→ **EXERCISE TASK**
Repeat verbatim, and only, the lines of the data below, beginning at the line that contains "Continue the three.js" and stopping after the line that contains "tree = None".

→ **SUPPLIED RECORDS**
-=-=-

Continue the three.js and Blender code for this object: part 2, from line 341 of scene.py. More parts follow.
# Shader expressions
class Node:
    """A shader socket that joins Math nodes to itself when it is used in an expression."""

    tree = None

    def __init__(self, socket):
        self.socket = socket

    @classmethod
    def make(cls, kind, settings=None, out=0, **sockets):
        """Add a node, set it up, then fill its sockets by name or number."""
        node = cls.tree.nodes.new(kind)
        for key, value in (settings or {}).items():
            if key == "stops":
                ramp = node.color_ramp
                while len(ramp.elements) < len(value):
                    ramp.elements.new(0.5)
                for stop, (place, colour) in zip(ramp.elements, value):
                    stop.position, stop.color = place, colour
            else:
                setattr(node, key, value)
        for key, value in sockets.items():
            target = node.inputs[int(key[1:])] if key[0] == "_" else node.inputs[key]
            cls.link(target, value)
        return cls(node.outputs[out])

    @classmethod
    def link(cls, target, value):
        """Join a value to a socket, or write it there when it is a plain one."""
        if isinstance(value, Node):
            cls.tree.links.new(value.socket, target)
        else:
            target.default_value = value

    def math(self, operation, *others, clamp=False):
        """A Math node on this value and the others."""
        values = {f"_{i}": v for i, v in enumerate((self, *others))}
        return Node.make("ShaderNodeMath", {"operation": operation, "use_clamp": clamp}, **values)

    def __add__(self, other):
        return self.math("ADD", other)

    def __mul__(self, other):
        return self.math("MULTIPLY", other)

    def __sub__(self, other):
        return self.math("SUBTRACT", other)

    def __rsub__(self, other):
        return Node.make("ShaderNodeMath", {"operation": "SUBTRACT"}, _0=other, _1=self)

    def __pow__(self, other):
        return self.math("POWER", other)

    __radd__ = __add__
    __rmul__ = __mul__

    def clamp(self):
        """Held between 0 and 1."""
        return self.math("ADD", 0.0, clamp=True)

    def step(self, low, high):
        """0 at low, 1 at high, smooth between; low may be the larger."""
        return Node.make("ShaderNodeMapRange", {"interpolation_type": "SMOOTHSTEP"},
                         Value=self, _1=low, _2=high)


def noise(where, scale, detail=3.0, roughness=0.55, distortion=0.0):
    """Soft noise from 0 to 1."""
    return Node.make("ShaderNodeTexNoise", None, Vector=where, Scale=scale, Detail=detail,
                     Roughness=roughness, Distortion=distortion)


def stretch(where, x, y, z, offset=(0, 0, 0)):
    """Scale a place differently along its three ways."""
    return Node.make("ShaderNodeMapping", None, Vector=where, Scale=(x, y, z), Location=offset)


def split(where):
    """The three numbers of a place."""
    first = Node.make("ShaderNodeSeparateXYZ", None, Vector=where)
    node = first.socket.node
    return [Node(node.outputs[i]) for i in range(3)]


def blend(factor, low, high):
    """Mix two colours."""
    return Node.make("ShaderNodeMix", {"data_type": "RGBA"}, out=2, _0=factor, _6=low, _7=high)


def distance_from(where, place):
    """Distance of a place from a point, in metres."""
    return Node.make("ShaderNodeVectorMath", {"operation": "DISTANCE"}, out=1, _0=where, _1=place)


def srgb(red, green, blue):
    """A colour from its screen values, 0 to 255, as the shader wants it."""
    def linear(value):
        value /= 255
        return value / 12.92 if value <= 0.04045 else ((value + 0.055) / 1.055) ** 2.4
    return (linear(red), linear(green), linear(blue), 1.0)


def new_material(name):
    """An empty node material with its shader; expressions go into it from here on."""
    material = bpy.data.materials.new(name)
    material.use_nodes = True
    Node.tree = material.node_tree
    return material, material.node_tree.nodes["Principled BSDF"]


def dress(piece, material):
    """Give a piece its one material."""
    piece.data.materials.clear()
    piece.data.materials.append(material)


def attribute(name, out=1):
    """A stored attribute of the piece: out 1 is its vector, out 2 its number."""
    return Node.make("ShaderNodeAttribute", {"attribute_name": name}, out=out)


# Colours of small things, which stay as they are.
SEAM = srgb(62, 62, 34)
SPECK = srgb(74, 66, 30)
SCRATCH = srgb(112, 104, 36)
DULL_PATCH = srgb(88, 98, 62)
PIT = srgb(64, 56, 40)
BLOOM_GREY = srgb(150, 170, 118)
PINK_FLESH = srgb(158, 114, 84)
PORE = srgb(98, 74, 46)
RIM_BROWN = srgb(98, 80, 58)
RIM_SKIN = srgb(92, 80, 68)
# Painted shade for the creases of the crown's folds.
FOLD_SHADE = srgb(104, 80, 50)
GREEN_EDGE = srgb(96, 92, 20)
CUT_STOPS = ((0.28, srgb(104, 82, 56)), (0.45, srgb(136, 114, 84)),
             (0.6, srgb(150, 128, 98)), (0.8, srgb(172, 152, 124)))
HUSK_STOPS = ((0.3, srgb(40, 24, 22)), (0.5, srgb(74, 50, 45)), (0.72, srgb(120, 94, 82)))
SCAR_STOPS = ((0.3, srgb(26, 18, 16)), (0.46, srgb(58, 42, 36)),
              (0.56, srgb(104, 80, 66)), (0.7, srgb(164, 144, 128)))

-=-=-

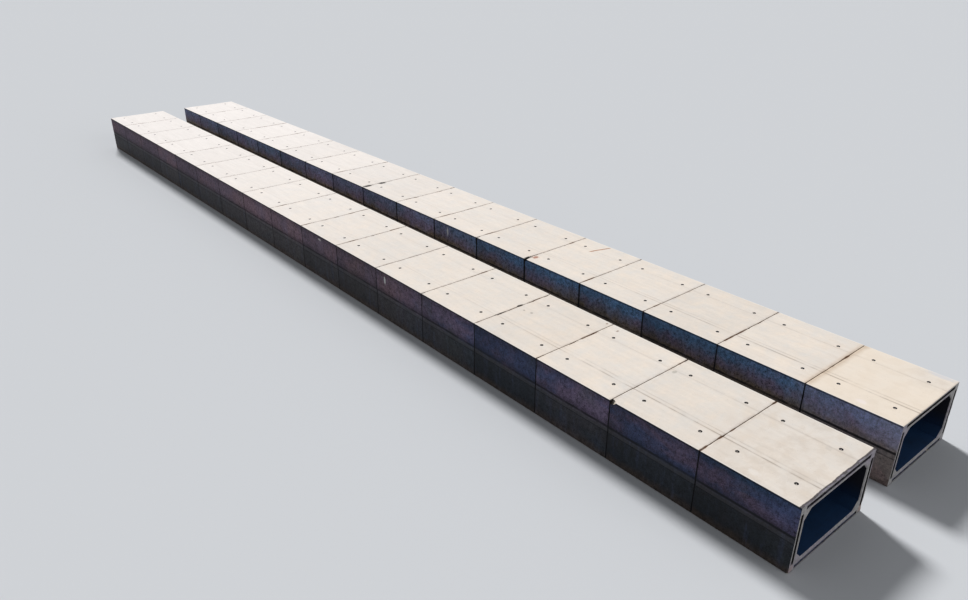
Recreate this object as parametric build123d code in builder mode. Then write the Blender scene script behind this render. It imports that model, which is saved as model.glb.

-=-=-

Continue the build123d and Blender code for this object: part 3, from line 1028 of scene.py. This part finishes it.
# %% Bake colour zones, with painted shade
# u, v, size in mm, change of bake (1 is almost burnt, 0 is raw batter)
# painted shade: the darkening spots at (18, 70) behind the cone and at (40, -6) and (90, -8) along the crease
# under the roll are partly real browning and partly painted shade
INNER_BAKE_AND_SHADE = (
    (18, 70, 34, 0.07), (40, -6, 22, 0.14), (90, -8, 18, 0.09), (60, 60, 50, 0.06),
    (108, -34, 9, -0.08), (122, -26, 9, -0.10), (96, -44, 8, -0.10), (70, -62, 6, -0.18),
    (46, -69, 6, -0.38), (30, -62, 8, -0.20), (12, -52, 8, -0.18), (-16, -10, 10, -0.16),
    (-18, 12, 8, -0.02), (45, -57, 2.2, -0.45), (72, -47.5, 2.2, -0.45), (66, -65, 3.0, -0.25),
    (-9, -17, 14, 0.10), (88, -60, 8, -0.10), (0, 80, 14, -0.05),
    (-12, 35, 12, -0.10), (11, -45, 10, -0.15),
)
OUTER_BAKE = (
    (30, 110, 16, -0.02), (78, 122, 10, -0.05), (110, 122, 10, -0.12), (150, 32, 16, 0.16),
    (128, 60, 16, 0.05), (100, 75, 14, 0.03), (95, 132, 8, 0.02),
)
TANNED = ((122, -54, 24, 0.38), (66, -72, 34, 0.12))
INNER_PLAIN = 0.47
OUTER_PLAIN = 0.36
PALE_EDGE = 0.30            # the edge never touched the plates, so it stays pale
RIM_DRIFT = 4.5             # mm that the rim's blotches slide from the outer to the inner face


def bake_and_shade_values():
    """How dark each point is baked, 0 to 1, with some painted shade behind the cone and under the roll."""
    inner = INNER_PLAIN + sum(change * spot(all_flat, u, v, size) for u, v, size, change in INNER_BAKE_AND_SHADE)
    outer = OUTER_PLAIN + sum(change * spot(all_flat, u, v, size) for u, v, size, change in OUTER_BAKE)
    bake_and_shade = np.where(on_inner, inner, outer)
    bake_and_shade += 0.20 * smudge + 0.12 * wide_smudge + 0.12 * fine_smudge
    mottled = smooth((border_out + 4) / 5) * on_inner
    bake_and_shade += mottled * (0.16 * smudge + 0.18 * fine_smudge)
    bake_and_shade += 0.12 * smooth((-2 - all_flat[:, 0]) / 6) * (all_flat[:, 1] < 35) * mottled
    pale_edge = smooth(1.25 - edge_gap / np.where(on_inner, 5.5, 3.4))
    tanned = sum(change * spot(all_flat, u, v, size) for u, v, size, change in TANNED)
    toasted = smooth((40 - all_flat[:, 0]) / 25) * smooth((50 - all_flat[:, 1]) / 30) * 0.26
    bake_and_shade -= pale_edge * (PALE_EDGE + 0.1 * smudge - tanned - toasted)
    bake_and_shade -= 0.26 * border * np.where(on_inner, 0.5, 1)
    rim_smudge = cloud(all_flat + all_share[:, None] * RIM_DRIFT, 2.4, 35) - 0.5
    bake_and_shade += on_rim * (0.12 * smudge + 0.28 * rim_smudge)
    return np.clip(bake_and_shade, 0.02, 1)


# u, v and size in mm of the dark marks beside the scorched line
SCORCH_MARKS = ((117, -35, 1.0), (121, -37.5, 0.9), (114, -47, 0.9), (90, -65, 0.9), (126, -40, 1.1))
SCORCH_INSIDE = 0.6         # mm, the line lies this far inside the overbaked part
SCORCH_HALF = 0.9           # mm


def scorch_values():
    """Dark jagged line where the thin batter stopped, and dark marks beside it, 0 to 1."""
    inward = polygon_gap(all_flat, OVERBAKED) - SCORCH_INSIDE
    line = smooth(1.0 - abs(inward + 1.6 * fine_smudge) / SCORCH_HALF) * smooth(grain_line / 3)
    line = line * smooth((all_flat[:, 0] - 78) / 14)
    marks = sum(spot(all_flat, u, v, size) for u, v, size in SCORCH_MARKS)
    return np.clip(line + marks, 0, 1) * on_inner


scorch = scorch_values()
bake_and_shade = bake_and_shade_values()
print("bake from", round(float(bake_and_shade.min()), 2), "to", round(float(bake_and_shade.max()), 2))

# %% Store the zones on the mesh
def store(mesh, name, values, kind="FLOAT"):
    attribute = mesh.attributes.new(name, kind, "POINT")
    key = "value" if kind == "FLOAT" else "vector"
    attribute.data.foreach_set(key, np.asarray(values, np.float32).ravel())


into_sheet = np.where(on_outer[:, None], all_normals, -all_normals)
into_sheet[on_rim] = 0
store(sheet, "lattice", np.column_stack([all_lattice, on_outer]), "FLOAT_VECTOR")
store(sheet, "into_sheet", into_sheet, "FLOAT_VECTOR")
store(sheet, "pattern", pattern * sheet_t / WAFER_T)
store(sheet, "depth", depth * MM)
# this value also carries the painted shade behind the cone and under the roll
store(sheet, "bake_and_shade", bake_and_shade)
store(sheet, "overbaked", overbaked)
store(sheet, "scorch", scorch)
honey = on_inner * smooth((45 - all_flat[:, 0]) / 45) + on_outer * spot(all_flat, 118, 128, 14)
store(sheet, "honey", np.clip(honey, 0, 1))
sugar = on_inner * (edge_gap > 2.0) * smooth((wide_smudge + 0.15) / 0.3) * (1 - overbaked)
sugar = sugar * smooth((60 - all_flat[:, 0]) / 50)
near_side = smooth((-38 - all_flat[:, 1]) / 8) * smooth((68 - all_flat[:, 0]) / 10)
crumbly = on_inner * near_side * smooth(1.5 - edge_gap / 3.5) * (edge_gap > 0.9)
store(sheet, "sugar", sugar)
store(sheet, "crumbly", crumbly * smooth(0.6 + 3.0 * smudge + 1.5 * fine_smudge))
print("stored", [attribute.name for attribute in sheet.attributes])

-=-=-

→ **SOLVED EXERCISE**
Continue the three.js and Blender code for this object: part 2, from line 341 of scene.py. More parts follow.
# Shader expressions
class Node:
    """A shader socket that joins Math nodes to itself when it is used in an expression."""

    tree = None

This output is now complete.